Mr Justice Akenhead said that whether or not a warranty could be considered as "a construction contract for the carrying out of construction operations" would depend on the wording and "relevant factual background" of the warranty.
He agreed with the tenant, Parkwood Leisure, that it was entitled to statutory adjudication of its defects claim against main contractor Laing O'Rourke in relation to its work on the Cardiff International Pool. It was able to do so under the Housing Grants, Construction and Regeneration Act 1996 (Construction Act), which implies certain adjudication provisions into "construction contracts", even though the warranty itself contained no adjudication provisions.
Construction disputes expert James Ladner of Pinsent Masons, the law firm behind Out-Law.com, which acted for Laing O'Rourke in the case, said that the decision could lead to the use of adjudication in warranty disputes where it was previously considered unavailable.
"Although this may encourage speedy resolution of some disputes, it can also cause problems, as the inability to join defendants in statutory adjudication may give rise to multiple proceedings and the risk of inconsistent decisions," he said.
"Further, contractors and sub-contractors will have to review the terms on which they are prepared to give warranties and, perhaps, try to further limit the number of warranties granted," he said.
The warranty was provided to the tenant by Laing O'Rourke before the work was complete and stated that the firm would "carry out and complete the Works in accordance with the [design and build] Contract". Ladner said that this type of warranty was given by contractors in many construction projects.

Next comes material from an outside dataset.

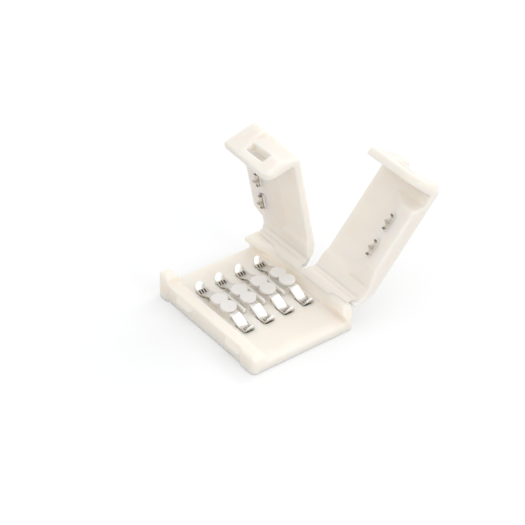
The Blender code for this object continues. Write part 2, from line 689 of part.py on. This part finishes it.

Any 'construction contract' that does not make adequate provision for adjudication, which is a less formal form of dispute resolution, now has the Scheme for Construction Contracts inserted as implied terms.The Act defines a construction contract as "an agreement for ... the carrying out of construction operations" and does not consider whether a warranty can be a construction contract.
A warranty is an additional contract between the contractor and a third party with an interest in a particular construction project, such as a funder or tenant; giving that party the right to bring claims against the contractor despite having no rights under the relevant construction contract. Laing O'Rourke argued that the warranty was not a construction contract as defined by the Act, but was instead a secondary promise that the project would be delivered in accordance with the underlying contract. The tenant disagreed, arguing that the warranty contained the contractor's "express agreement to carry out construction work" and was therefore caught by the legislation.
In his ruling, Mr Justice Akenhead said that whether a contract was a 'construction contract' to which the Act applied was a question of "ordinary contractual interpretation". He said that there could be "no doubt" that legislation referred to "a contract under English law, however it is formed" and that it was "by reference to that contract that one must determine whether or not it is a construction contract under the [Construction Act]".
In this case, there could be "little or no dispute that the Contract was a construction contract", he said. The relevant clause was not "merely warranting or guaranteeing a past state of affairs" but was "providing an undertaking that [Laing O'Rourke] will actually carry out and complete the works", he said.
However, it did not "follow from the above that all collateral warranties given in connection with all construction developments [would] be construction contracts under the Act," he said.
"A very strong pointer to that end will be whether or not the relevant Contractor is undertaking to the beneficiary of the warranty to carry out such operations," he said. "A pointer against may be that all the works are completed and that the Contractor is simply warranting a past state of affairs as reaching a certain level, quality or standard."